* Task objective *
Repeat, exactly, the run of lines that opens with the line containing "body_casting();" and closes with the line containing "imported = [obj", and leave all other lines out.

* Records supplied *
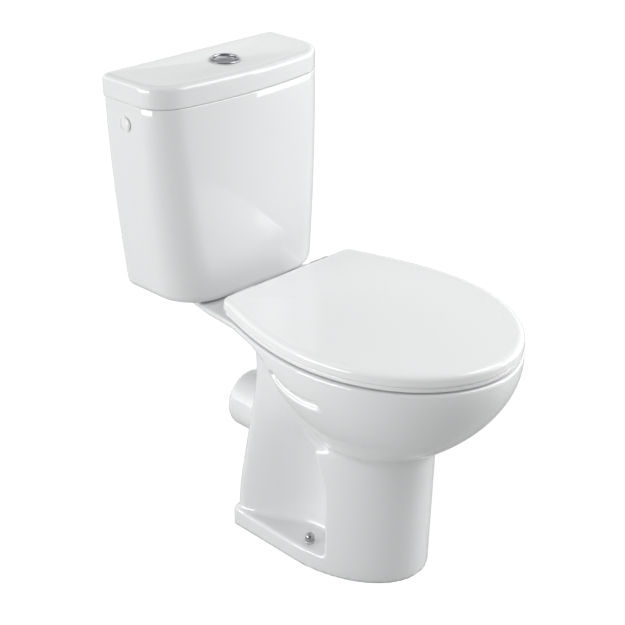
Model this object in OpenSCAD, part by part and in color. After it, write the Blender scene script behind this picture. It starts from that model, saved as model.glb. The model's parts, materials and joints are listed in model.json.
...
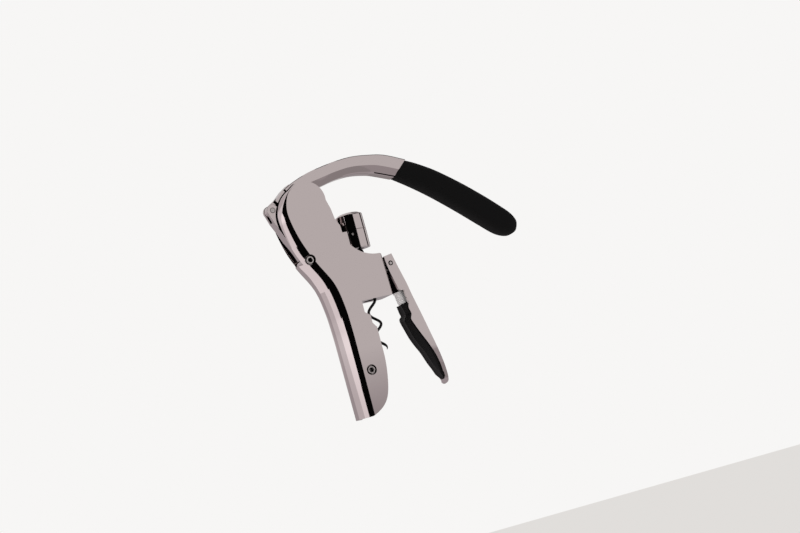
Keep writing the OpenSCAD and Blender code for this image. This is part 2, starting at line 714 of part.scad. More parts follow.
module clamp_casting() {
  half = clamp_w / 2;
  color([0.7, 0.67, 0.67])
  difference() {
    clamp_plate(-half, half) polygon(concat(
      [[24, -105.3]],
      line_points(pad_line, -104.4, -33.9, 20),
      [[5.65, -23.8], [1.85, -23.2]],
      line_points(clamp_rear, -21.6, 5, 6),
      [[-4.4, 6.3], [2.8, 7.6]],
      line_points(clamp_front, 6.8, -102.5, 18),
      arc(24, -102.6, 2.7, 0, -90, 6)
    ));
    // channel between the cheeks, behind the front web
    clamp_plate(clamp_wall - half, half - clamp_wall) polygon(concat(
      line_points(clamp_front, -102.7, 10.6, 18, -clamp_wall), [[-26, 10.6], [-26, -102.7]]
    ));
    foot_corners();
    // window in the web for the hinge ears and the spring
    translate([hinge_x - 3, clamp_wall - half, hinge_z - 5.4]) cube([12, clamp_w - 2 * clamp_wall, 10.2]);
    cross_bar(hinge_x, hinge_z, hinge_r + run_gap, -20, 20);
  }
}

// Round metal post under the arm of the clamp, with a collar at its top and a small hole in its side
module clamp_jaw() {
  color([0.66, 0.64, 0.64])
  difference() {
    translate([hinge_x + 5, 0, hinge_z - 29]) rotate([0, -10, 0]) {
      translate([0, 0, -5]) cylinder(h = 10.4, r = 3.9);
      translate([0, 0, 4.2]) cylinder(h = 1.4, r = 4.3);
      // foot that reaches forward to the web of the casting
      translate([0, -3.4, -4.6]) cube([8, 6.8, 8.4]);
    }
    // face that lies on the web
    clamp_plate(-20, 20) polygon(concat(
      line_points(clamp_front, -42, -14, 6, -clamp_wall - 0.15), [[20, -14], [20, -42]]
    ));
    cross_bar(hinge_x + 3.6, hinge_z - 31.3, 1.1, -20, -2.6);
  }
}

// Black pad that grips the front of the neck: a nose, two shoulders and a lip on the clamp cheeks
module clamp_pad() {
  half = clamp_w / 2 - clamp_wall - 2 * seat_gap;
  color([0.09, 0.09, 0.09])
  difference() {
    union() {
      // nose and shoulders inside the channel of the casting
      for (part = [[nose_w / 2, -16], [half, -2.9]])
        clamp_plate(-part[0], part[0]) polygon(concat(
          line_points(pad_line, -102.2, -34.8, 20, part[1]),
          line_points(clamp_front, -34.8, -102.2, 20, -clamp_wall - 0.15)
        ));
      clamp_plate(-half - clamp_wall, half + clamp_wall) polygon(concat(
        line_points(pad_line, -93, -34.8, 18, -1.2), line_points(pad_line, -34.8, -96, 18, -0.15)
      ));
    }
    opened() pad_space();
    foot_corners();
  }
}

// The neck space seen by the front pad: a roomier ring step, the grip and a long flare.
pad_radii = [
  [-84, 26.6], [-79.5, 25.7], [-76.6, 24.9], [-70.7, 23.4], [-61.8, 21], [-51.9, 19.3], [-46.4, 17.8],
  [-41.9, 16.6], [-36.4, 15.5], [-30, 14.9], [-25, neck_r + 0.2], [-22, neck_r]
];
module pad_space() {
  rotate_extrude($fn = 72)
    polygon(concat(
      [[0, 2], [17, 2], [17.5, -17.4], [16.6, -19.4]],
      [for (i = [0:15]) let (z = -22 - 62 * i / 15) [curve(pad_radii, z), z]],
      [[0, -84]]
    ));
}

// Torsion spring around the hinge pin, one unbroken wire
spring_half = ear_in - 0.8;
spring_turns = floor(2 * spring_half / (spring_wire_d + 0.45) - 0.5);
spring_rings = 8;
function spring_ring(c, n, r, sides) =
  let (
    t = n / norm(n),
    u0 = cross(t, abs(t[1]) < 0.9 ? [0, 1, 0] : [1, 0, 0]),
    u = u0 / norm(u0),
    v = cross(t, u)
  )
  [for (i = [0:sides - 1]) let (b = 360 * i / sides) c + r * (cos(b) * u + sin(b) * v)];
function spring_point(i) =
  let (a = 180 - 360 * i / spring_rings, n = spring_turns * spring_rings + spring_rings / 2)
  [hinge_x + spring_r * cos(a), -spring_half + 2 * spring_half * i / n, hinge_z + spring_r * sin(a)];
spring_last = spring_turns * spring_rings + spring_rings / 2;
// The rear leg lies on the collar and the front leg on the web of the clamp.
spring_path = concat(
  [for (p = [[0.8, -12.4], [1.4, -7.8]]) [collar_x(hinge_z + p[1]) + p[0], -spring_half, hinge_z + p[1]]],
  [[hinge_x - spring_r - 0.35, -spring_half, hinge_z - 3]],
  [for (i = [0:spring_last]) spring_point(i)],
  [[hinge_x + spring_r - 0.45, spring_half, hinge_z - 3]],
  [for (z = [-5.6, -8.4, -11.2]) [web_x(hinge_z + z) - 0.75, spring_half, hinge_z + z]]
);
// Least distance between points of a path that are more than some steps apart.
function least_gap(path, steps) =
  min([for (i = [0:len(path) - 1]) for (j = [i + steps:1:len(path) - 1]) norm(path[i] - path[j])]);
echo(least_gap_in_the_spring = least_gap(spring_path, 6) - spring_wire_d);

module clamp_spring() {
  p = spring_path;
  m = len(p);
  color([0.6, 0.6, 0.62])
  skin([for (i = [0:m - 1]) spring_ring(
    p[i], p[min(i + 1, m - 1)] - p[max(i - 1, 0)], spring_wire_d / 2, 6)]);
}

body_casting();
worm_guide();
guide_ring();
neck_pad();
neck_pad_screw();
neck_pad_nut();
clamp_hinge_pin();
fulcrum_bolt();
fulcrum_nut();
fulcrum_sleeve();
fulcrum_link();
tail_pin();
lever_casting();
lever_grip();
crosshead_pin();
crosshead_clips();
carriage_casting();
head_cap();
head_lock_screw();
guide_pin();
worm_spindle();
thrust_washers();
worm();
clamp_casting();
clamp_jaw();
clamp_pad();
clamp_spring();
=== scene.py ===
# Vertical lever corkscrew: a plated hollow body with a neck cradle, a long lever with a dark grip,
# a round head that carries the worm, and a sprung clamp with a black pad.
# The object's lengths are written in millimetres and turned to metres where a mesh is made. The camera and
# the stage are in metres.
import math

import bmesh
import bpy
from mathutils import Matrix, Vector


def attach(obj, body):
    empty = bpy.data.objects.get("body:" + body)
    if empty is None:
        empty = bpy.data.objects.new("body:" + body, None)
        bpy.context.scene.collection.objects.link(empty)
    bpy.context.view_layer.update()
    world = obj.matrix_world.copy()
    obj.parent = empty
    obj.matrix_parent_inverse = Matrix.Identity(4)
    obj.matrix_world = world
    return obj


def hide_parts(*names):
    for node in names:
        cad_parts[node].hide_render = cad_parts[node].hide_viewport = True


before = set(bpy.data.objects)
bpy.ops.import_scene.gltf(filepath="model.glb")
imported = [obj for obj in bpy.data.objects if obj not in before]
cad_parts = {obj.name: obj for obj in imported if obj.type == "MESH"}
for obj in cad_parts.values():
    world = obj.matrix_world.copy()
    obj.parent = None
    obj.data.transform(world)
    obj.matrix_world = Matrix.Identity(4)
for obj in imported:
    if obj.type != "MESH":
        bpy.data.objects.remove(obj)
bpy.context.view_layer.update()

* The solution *
body_casting();
worm_guide();
guide_ring();
neck_pad();
neck_pad_screw();
neck_pad_nut();
clamp_hinge_pin();
fulcrum_bolt();
fulcrum_nut();
fulcrum_sleeve();
fulcrum_link();
tail_pin();
lever_casting();
lever_grip();
crosshead_pin();
crosshead_clips();
carriage_casting();
head_cap();
head_lock_screw();
guide_pin();
worm_spindle();
thrust_washers();
worm();
clamp_casting();
clamp_jaw();
clamp_pad();
clamp_spring();
=== scene.py ===
# Vertical lever corkscrew: a plated hollow body with a neck cradle, a long lever with a dark grip,
# a round head that carries the worm, and a sprung clamp with a black pad.
# The object's lengths are written in millimetres and turned to metres where a mesh is made. The camera and
# the stage are in metres.
import math

import bmesh
import bpy
from mathutils import Matrix, Vector


def attach(obj, body):
    empty = bpy.data.objects.get("body:" + body)
    if empty is None:
        empty = bpy.data.objects.new("body:" + body, None)
        bpy.context.scene.collection.objects.link(empty)
    bpy.context.view_layer.update()
    world = obj.matrix_world.copy()
    obj.parent = empty
    obj.matrix_parent_inverse = Matrix.Identity(4)
    obj.matrix_world = world
    return obj


def hide_parts(*names):
    for node in names:
        cad_parts[node].hide_render = cad_parts[node].hide_viewport = True


before = set(bpy.data.objects)
bpy.ops.import_scene.gltf(filepath="model.glb")
imported = [obj for obj in bpy.data.objects if obj not in before]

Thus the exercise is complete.